O filósofo fala demais e se censura mulheres na filosofia é porque sabe que elas falam e gostam de falar e também de ouvir tanto quanto eles, até mais, já que as ouvem falar desde criança. Não querem que elas falem e tão pouco as querem ouvir, pois ouvi-las é ouvir a si mesmos, que falam demais, e já se ouvem bastante. A filósofa é o filósofo em dose dupla, e nenhum filósofo aguenta outro filósofo zunindo em seu ouvido, menos ainda uma filósofa, que fala tanto quanto e mais do que ele com a mesma razão desmedida. Se o filósofo não consegue ouvir outro, outra ou Outrem em sua fala, muito menos outro filósofo e filósofa, é porque sua fala é o bastante, há um limite em sua fala. Sua fala lhe basta. A fala impõe a si um limite intransponível, o de si mesmo, que muitas vezes o outro, outra, Outrem não percebem. A fala do outro, outra, Outrem, é o transbordar de sua fala, o momento em que já não fala e tão pouco ouve a si mesmo. É o canto do cisne, sua última fala. Na fala do outro, outra, Outrem, o filósofo antevê a morte de sua fala, seu não se ouvir mais, um silêncio absorto, um abismo que se abre entre si e sua fala, sem que ela retorne para si, sem que a possa mais ouvir. 

Nada angustia mais o filósofo do que não poder falar e ouvir a si mesmo, ao outro, outra, Outrem. A censura é a morte para o filósofo, a morte da filosofia. Não que o filósofo não conheça o limite de sua própria fala, que sua fala não tenha ou deva ter um limite, e que não saiba calar quando deve, mas ser calado, ser silenciado é a ultrapassagem de todos os limites da fala, sua, de outro, outra e Outrem, a destruição do falar e ouvir, principalmente, a si mesmo. É o abismo em si no qual ninguém fala e ninguém escuta a si mesmo, onde o silêncio nada diz. Não por acaso padres, pastores e deuses são tão desprezíveis para filósofos, pois tudo que sabem fazer é mandar não falar, e somente aqueles que sabem falar e ouvir a quem dão ouvidos.

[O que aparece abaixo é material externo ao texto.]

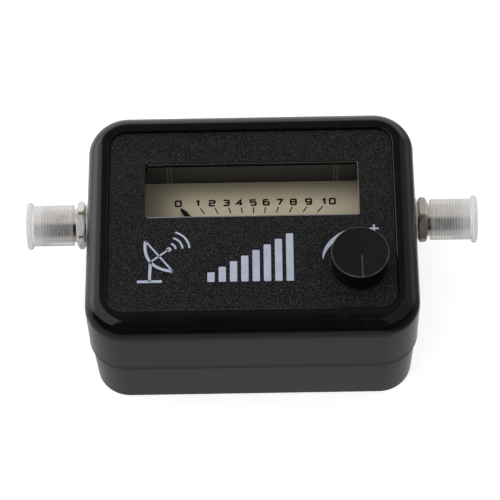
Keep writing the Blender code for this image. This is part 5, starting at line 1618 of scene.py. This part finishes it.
@dataclass
class CoaxialSocket:
    """One socket with its washer, nut and dust cap, modelled along +Z and turned to its side of the case."""

    side: Side
    thread: float = 4.75 * MM
    thread_depth: float = 0.3 * MM
    pitch: float = 0.79375 * MM
    tip: float = 4.3 * MM
    tip_length: float = 2.2 * MM
    bore: float = 3.3 * MM
    block_length: float = 8.5 * MM
    block_size: float = 11.0 * MM
    block_edge: float = 0.5 * MM
    leg: float = 0.6 * MM
    leg_spread: float = 4.0 * MM
    leg_inset: float = 2.0 * MM
    leg_below: float = 1.5 * MM
    fit: float = 0.15 * MM
    washer_teeth: int = 12
    washer_web: float = 1.0 * MM
    washer_edge: float = 0.1 * MM
    tooth_depth: float = 0.75 * MM
    tooth_twist: float = 0.05 * MM
    washer_radius: float = 6.3 * MM
    washer_thickness: float = 0.5 * MM
    washer_gap: float = 0.4 * MM
    nut_width: float = 12.0 * MM
    nut_chamfer: float = 0.8 * MM
    nut_land: float = 0.4 * MM
    nut_inset: float = 0.35 * MM
    nut_edge: float = 0.6 * MM
    nut_spare: float = 0.3 * MM
    nut_bore_edge: float = 0.35 * MM
    nut_turns: tuple[float, float] = (0.0, 23.0)
    cap_wall: float = 0.85 * MM
    cap_clearance: float = 0.2 * MM
    cap_end: float = 1.2 * MM
    cap_gap: float = 0.9 * MM
    cap_centre: float = 0.1 * MM
    cap_skin: float = 0.05 * MM
    mouth_edges: Point = (0.15 * MM, 0.3 * MM)
    gate: Point = (1.3 * MM, 1.1 * MM)
    gate_depth: float = 0.2 * MM
    gate_edge: float = 0.1 * MM
    flange_length: float = 1.5 * MM
    flange_edge: float = 0.62 * MM
    round_edge: float = 0.45 * MM
    core_gap: float = 0.3 * MM
    core_edge: float = 0.2 * MM
    pin_hole: float = 1.0 * MM
    pin_lead: float = 0.5 * MM
    overrun: float = 1.0 * MM
    sides: int = 72
    steps_per_pitch: int = 8

    def node(self, part: str) -> str:
        """The frame's name for one of the socket's parts."""
        return f"{self.side.word}_{part}"

    def matrix(self) -> Matrix:
        """From the socket's own frame, with +Z out of the case, to the object's frame."""
        low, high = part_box(self.node("lock_washer"))
        middle = Vector((0, (low.y + high.y) / 2, (low.z + high.z) / 2))
        return Matrix.Translation(middle) @ Matrix.Rotation(self.side.value * math.pi / 2, 4, "Y")

    def span(self, part: str) -> Point:
        """Where a part starts and ends along the socket's axis, from the middle of the case."""
        low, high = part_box(self.node(part))
        return tuple(sorted((abs(low.x), abs(high.x))))

    def build(self) -> None:
        """Builds every part of the socket."""
        self.barrel()
        self.lock_washer()
        self.nut()
        self.cap()
        self.insulator()
        dress_nodes(BRASS, self.node("contact"))

    def placed(self, name: str, data: bmesh.types.BMesh) -> bpy.types.Object:
        """An object from a bmesh in the socket's own frame."""
        return mesh_object(self.node(name), transformed(data, self.matrix()))

    def change(self, made: bpy.types.Object, shape: bmesh.types.BMesh, cutting: Cutting) -> None:
        """Combines an object with a shape in the socket's own frame."""
        combine(made, [transformed(shape, self.matrix())], cutting)

    def thread_ring(self, height: float, start: float, end: float) -> Ring:
        """One ring of the screw thread, which fades in and out at its ends."""
        ring = []
        ends = min((height - start) / self.pitch, (end - height) / self.pitch)
        depth = self.thread_depth * max(0.0, min(1.0, ends))
        for step, angle in enumerate(turns(self.sides)):
            phase = (height / self.pitch - step / self.sides) % 1.0
            slope = abs(phase - 0.5) * 2
            flank = max(0.0, min(1.0, (slope - 0.4) / 0.5))
            ring.append(Vector((*polar(self.thread - depth * flank, angle), height)))
        return ring

    def barrel(self) -> None:
        """The threaded barrel on its rear block, with a bore through both."""
        start, end = self.span("connector")
        shoulder = start + self.block_length
        thread_start, thread_end = shoulder + self.overrun, end - self.tip_length
        plain = (shoulder - self.overrun / 2, thread_start)
        rings = [circle(self.thread, height, self.sides) for height in plain]
        length = thread_end - thread_start
        count = round(length / self.pitch * self.steps_per_pitch)
        for step in range(1, count):
            rings.append(self.thread_ring(thread_start + length * step / count, thread_start, thread_end))
        edge = self.round_edge / 2
        for radius, height in ((self.thread, thread_end), (self.tip, thread_end + self.thread - self.tip),
                               (self.tip, end - edge), (self.tip - edge, end)):
            rings.append(circle(radius, height, self.sides))
        barrel = self.placed("barrel", loft(rings))
        half = self.block_size / 2
        shape = loft([
            rounded_rectangle((half - inset, half - inset), self.block_edge, height, steps=4)
            for inset, height in ((self.block_edge, start), (0.0, start + self.block_edge),
                                  (0.0, shoulder - self.block_edge), (self.block_edge, shoulder))
        ])
        self.change(barrel, shape, Cutting.ADD)
        middle = self.matrix().translation
        leg_ends = (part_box("circuit_board")[0].z - self.leg_below, middle.z - half + self.block_edge)
        legs = [
            rod(self.leg, *leg_ends, Sides.PIN, (self.side.value * along, middle.y + across))
            for along in (start + self.leg_inset, shoulder - self.leg_inset)
            for across in (-self.leg_spread, self.leg_spread)
        ]
        combine(barrel, legs, Cutting.ADD)
        hole = rod(self.bore, start - self.overrun, end + self.overrun, Sides.HOLE)
        self.change(barrel, hole, Cutting.TAKE)
        piece(barrel, [BARREL_NICKEL], Body.CASE, [self.node("connector")])

    def lock_washer(self) -> None:
        """A thin washer with twisted teeth round its bore."""
        start = self.span("lock_washer")[0]
        end = start + self.washer_thickness
        low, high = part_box(self.node("lock_washer"))
        outer = min((high.y - low.y) / 2, self.washer_radius)
        edge, bore = self.washer_edge, self.thread + self.fit

        def ring(radius: float, height: float, toothed: bool = False) -> Ring:
            """One ring of the washer. The toothed ones follow the teeth round the bore."""
            points = []
            for step, angle in enumerate(turns(self.washer_teeth * 8)):
                between = toothed and step % 8 < 4
                reach = radius + self.tooth_depth if between else radius
                lift = (step % 8 - 5.5) * self.tooth_twist if toothed and not between else 0.0
                points.append(Vector((*polar(reach, angle), height + lift)))
            return points

        rings = [ring(outer - edge, start), ring(outer, start + edge), ring(outer, end - edge),
                 ring(outer - edge, end), ring(bore + self.washer_web, end), ring(bore, end - edge, True),
                 ring(bore, start + edge, True), ring(bore + self.washer_web, start)]
        piece(self.placed("tooth_washer", loft(rings, True)), [WASHER_ZINC], Body.CASE,
              [self.node("lock_washer")])

    def nut(self) -> None:
        """The hexagon nut, its corners turned down to arcs on both faces."""
        start = self.span("lock_washer")[0] + self.washer_thickness + self.washer_gap
        end = self.span("hex_nut")[1] - self.nut_inset
        turn = math.radians(self.nut_turns[self.side is Side.RIGHT])
        corner = self.nut_width / 2 / math.cos(math.pi / 6)
        corners = [(*polar(corner, turn + step * math.pi / 3), self.nut_edge) for step in range(6)]
        nut = self.placed("fine_nut", prism(eased(corners, True, 4), start, end))
        flat = self.nut_width / 2 - self.nut_land
        reach = corner + self.nut_spare
        drop = self.nut_chamfer * (reach - flat) / (corner - flat)
        sliver = 0.0001 * MM
        limits = ((flat, start - sliver), (reach, start + drop), (reach, end - drop), (flat, end + sliver))
        self.change(nut, turned(limits, Sides.NUT), Cutting.KEEP)
        bore, edge = self.thread + self.fit, self.nut_bore_edge
        wide = bore + edge + self.overrun
        hole = ((wide, start - self.overrun), (bore, start + edge), (bore, end - edge),
                (wide, end + self.overrun))
        self.change(nut, turned(hole, Sides.HOLE), Cutting.TAKE)
        # The right nut's finish paints shade on the face towards the front.
        finish = FRONT_SHADED_NICKEL if self.side is Side.RIGHT else NICKEL
        piece(nut, [finish], Body.CASE, [self.node("hex_nut")], 20.0)

    def cap(self) -> None:
        """The translucent cap: a round tube with a flange and a gate mark at its closed end."""
        start, end = self.span("hex_nut")[1] + self.cap_gap - self.nut_inset, self.span("dust_cap")[1]
        low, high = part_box(self.node("dust_cap"))
        flange = (high.y - low.y) / 2
        bore = self.thread + self.cap_clearance
        outer = bore + self.cap_wall
        ceiling, gate_floor = end - self.cap_end, end - self.gate_depth
        profile = eased((
            (self.cap_centre, ceiling, 0.0),
            (bore, ceiling, self.round_edge),
            (bore, start, self.mouth_edges[0]),
            (outer, start, self.mouth_edges[1]),
            (outer, end - self.flange_length, self.flange_edge / 2),
            (flange, end - self.flange_length, self.flange_edge),
            (flange, end, self.flange_edge),
            (self.gate[0], end, self.gate_edge),
            (self.gate[1], gate_floor, self.gate_edge),
            (self.cap_centre, gate_floor, 0.0),
        ), steps=5)
        cap = self.placed("cap_shell", turned(profile, self.sides))
        body = Body.LEFT_CAP if self.side is Side.LEFT else Body.RIGHT_CAP
        piece(cap, [CAP_OUTER, CAP_INNER], body, [self.node("dust_cap")])
        matrix = self.matrix().inverted()
        for face in cap.data.polygons:
            centre = matrix @ face.center
            inside = centre.xy.length < bore + self.cap_skin and centre.z < ceiling + self.cap_skin
            face.material_index = int(inside)

    def insulator(self) -> None:
        """The plastic core of the socket, with the hole for the plug's pin."""
        start, end = self.span("insulator")
        radius, hole, edge = self.bore - self.core_gap, self.pin_hole, self.core_edge
        profile = eased(((hole, start, 0.0), (radius, start, edge), (radius, end, edge),
                         (hole + self.pin_lead, end, 0.0), (hole, end - self.pin_lead, 0.0)), steps=3)
        core = self.placed("socket_core", turned(profile, Sides.HOLE, True))
        piece(core, [INSULATOR], Body.CASE, [self.node("insulator")])


# Electronics


@dataclass
class Electronics:
    """The board and its parts, which keep the frame's meshes."""

    nodes: tuple[tuple[Finish, str], ...] = (
        (BOARD_GREEN, "circuit_board"),
        (ZINC, "shield_can board_screw_1 board_screw_2 board_screw_3 board_screw_4"),
        (COMPONENT, "buzzer transistor_1 transistor_2 transistor_3"),
        (COPPER, "inductor"),
        (SLEEVE, "capacitor_1 capacitor_2 capacitor_3"),
    )

    def build(self) -> None:
        """Dresses the nodes."""
        for finish, names in self.nodes:
            dress_nodes(finish, names)


def dress_nodes(finish: Finish, names: str) -> None:
    """Gives a finish to the frame's own nodes, named with spaces between them."""
    for name in names.split():
        node = bpy.data.objects[name]
        node.data.materials.clear()
        node.data.materials.append(finish.material())
        LOG.info("%s: finish %s", name, finish.name)


def main() -> None:
    """Loads the frame and builds each sub-assembly in order, whose pieces log their face counts."""
    logging.basicConfig(level=logging.INFO, format="%(name)s %(message)s")
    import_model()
    Studio().build()
    Casing().build()
    FacePlate().build()
    Window().build()
    Meter().build()
    GainControl().build()
    for side in Side:
        CoaxialSocket(side).build()
    Electronics().build()


if __name__ == "__main__":
    main()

Somente aqueles que desafiam os deuses com sua fala que são merecedores da fala e ouvidos de filósofos, os filhos de Adão, que buscam falar em nome de si e não dos deuses, mesmo que desagrade aos deuses, mesmo que deuses lhes expulsem do paraíso, pois se deuses não são capazes de ouvir o que o homem fala e tolerar o que falam, deuses não são melhores do que muitos humanos intolerantes à fala de outros e mesmo à sua fala, calando sua própria boca quando falam quando ninguém os pede para se calar. Nada mais divino e mais autoritário do que ser obrigado a se calar, ser calado por outro, outra, Outrem, o que filósofo algum aceita, pois é sua própria morte, e se aceita a morte de sua fala é porque já não tem mais nada a falar, o que lhe resta é calar.

É a fala, o ouvir, que faz o filósofo viver, se manter vivo, perseverar na vida e fazer outros viverem, se manterem vivos e perseverarem na vida. A fala é o que o filósofo é em si e sem a qual nada é, não consegue se ouvir, existir. Sem a fala, o que escreve não se diz. E sem escrever não diz o que fala em silêncio, quando todos silenciam, e pode se ouvir.